The Vision Board Exercise: A Tool for Progress & Personal Growth
This is something that probably many of us heard of or did as kids but dropped due to the sad skepticism that comes with growing up, unintentional discouragement of imagination in school and society and/ or personal fear of being laughed at by friends or family.
What is a Vision Board? As defined by Oxford Languages:
“a collage of images and words representing a person's wishes or goals, intended to serve as inspiration or motivation.”
Famous startup investor Chris Sacca reportedly said that when he was young he wrote in his journal about having a goal of living beside the beach and in the mountains. As he built his very successful investing career, he moved to Truckee near Tahoe in Northern California. After he retired from investing, he moved to the Greater LA area, living on Manhattan Beach. It works.

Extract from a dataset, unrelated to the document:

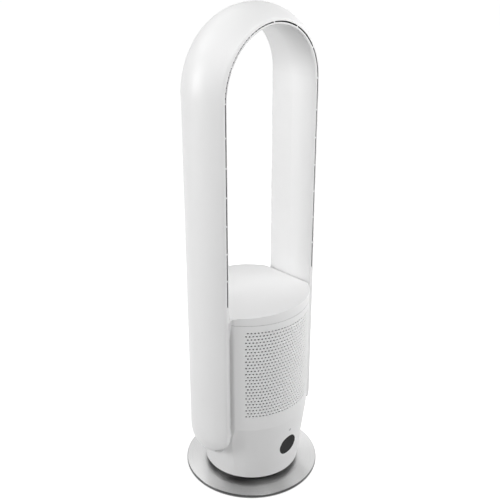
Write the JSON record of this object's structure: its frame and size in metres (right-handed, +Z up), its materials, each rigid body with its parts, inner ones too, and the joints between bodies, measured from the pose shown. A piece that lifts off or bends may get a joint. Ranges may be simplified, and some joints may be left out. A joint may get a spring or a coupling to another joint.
{
  "type": "bladeless tower fan",
  "caption": "White bladeless tower fan: a hollow loop with a nozzle slot round its front edge, above a perforated drum that swings on a round steel base.",
  "frame": {"origin": "centre of the base's underside, on the surface that the fan stands on", "axes": "+Z up along the swivel axis; the front, where the air comes out, faces -Y; +X is right seen from the front"},
  "size_m": [0.2898, 0.2746, 0.9575],
  "materials": {
    "foot_rubber": "matt moulded rubber",
    "base_black": "matt black plastic",
    "ballast_steel": "raw steel plate",
    "disc_steel": "brushed stainless steel",
    "screw_steel": "zinc plated",
    "neck_black": "matt black plastic",
    "gear_acetal": "natural acetal",
    "glide_acetal": "natural acetal",
    "washer_steel": "zinc plated",
    "nut_steel": "zinc plated",
    "tray_black": "matt black plastic",
    "tray_screw_steel": "zinc plated",
    "front_white": "satin white plastic",
    "rear_white": "satin white plastic",
    "front_grille_white": "satin white plastic",
    "rear_grille_white": "satin white plastic",
    "front_screen_mesh": "fine grey mesh",
    "rear_screen_mesh": "fine grey mesh",
    "cover_white": "satin white plastic",
    "shell_white": "satin white plastic",
    "liner_white": "satin white plastic",
    "seal_foam": "closed-cell foam",
    "lens_black": "polished black",
    "display_board_green": "circuit board",
    "ir_smoke": "smoked clear plastic",
    "main_board_green": "circuit board",
    "inlet_black": "matt black plastic",
    "swing_motor_steel": "zinc plated can",
    "pinion_acetal": "natural acetal",
    "plate_black": "matt black plastic",
    "fan_motor_steel": "zinc plated can",
    "bush_rubber": "soft black rubber",
    "motor_screw_steel": "zinc plated",
    "deck_black": "matt black plastic",
    "impeller_grey": "glass-filled plastic",
    "shaft_steel": "ground steel",
    "impeller_nut_steel": "zinc plated"
  },
  "bodies": {
    "base": {"foot_pads": "foot_rubber", "base_tray": "base_black", "ballast_plate": "ballast_steel", "base_disc": "disc_steel", "base_screws": "screw_steel", "pedestal": "neck_black", "fixed_gear": "gear_acetal", "glide_ring": "glide_acetal", "retaining_washer": "washer_steel", "retaining_nut": "nut_steel"},
    "tower": {"tower_tray": "tray_black", "tray_screws": "tray_screw_steel", "front_housing": "front_white", "rear_housing": "rear_white", "front_grille": "front_grille_white", "rear_grille": "rear_grille_white", "front_dust_screen": "front_screen_mesh", "rear_dust_screen": "rear_screen_mesh", "top_cover": "cover_white", "loop_shell": "shell_white", "loop_liner": "liner_white", "side_seals": "seal_foam", "display_lens": "lens_black", "display_board": "display_board_green", "ir_window": "ir_smoke", "main_board": "main_board_green", "power_inlet": "inlet_black", "oscillation_motor": "swing_motor_steel", "motor_plate": "plate_black", "fan_motor": "fan_motor_steel", "rubber_bushes": "bush_rubber", "motor_screws": "motor_screw_steel", "blower_deck": "deck_black"},
    "pinion": {"drive_pinion": "pinion_acetal"},
    "wheel": {"impeller": "impeller_grey", "rotor_shaft": "shaft_steel", "impeller_nut": "impeller_nut_steel"}
  },
  "joints": [
    {"name": "oscillation", "type": "hinge", "parent": "base", "child": "tower", "pos_m": [0, 0, 0.03], "axis": [0, 0, 1], "range_deg": [-45, 45]},
    {"name": "pinion_spin", "type": "hinge", "parent": "tower", "child": "pinion", "pos_m": [0, 0.03785, 0.015], "axis": [0, 0, 1], "range_deg": [-180, 180]},
    {"name": "impeller_spin", "type": "hinge", "parent": "tower", "child": "wheel", "pos_m": [0, 0, 0.12], "axis": [0, 0, 1], "continuous": true}
  ],
  "couplings": [
    {"joint": "pinion_spin", "follows": "oscillation", "ratio": 4}
  ]
}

Images & written language have power. Power that is used to craft our life and who we are. We use these subconsciously. When I look back on my life, these images have unintentionally driven a lot of my career and lifestyle decisions. Owning way too many books, lots of travel, a corporate career jet setting around the world. All the things I wanted, actually happened.
I picked it up again from a personal development mastermind led by my entrepreneur friend David Henzel in 2020. This time around I am being very far more conscious of this.
For the record, you can’t just have a vision board, sit around and hope stuff comes true. You use these images to motivate yourself, build habits and work toward these bit by bit every day.
The Vision Board helps you build intentionality into your life. It helps you be deliberate and prioritize. And it is a daily reminder for you on what you are working so hard to get to. Stress on daily.
You program your brain and take action to realize this. This is the biggest part. Taking action every day to get yourself closer to these images. It takes time and it may not get you exactly where or what you have on your vision board. But you will get pretty close to it.
Sounds so much better than living the often mentioned Alice in Wonderland quote: "If you don't know where you're going, any road will take you there." Basically a road to Nowhere fast.